Квартиру с видом на парк Миша рвался продать, но жена упёрлась. Сказала, не будем спешить. Спорить было бесполезно — когда покупали, её клан внёс восемьдесят два процента стоимости. Сдали квартиру Игорюхиным знакомым. На последние дни подселились к родителям жены. Купили шведских крон на все наличные. Набрали Катьке вагон русских книжек на переходный период.
Оставалось деть куда-то Верины ключи.
За три года он их так и не выкинул. Перекладывал с места на место, наивно пытаясь запудрить мозги тем, кто на раздаче. Теперь ему давали последний шанс. Надо было на границе отойти в туалет, обязательно ещё до российского паспортного контроля, там стиснуть ключи на прощание и опустить в мусорное ведро. Или запустить в кусты прямо на улице, если хватит смелости. Всю финальную неделю Миша готовился к этому мгновению. Таскал ключи в кармане, как на работе тремя годами ранее, и без конца сжимал в кулаке. К профессору Бельскому, естественно, тоже пришёл с ними.
Что Бельский неизбежен, стало ясно вскоре после собеседования. Шведка, проводившая смотрины, заверила Мишу, что он, Миша, подходит по всем параметрам. В течение месяца получит приглашение. «Если на Землю не упадёт астероид», — уточнила она. В Питере, по дороге из аэропорта, Миша понял, что это значит. Дома размалевал жене свой шведский триумф, принял её поздравления, что-то съел, чего-то выпил, помог уложить вскочившую Катьку — всё на автопилоте. Когда отыграл семейные сцены, завалился на свою половину разложенного дивана и всю ночь ворочался, даже не пытаясь заснуть. Простукивал открывшуюся лазейку.

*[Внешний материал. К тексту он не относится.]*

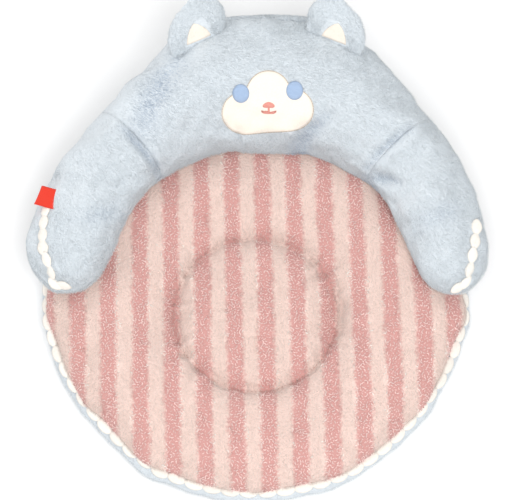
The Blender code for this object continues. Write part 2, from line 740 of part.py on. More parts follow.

Всё было просто: страх, который предохранял его от Бельского, внезапно ограничили во времени и пространстве. Теперь этот страх можно было нейтрализовать, грамотно выбрав момент. Можно было поговорить с Бельским и немедленно свалить в потусторонний мир, то есть в Швецию. Или поговорить с Бельским и немедленно попасть под астероид. В обоих случаях он элементарно не успевал наделать глупостей, независимо от исхода разговора. Требовалось всего ничего: потерпеть полгода. И всё прояснится. Раз и навсегда.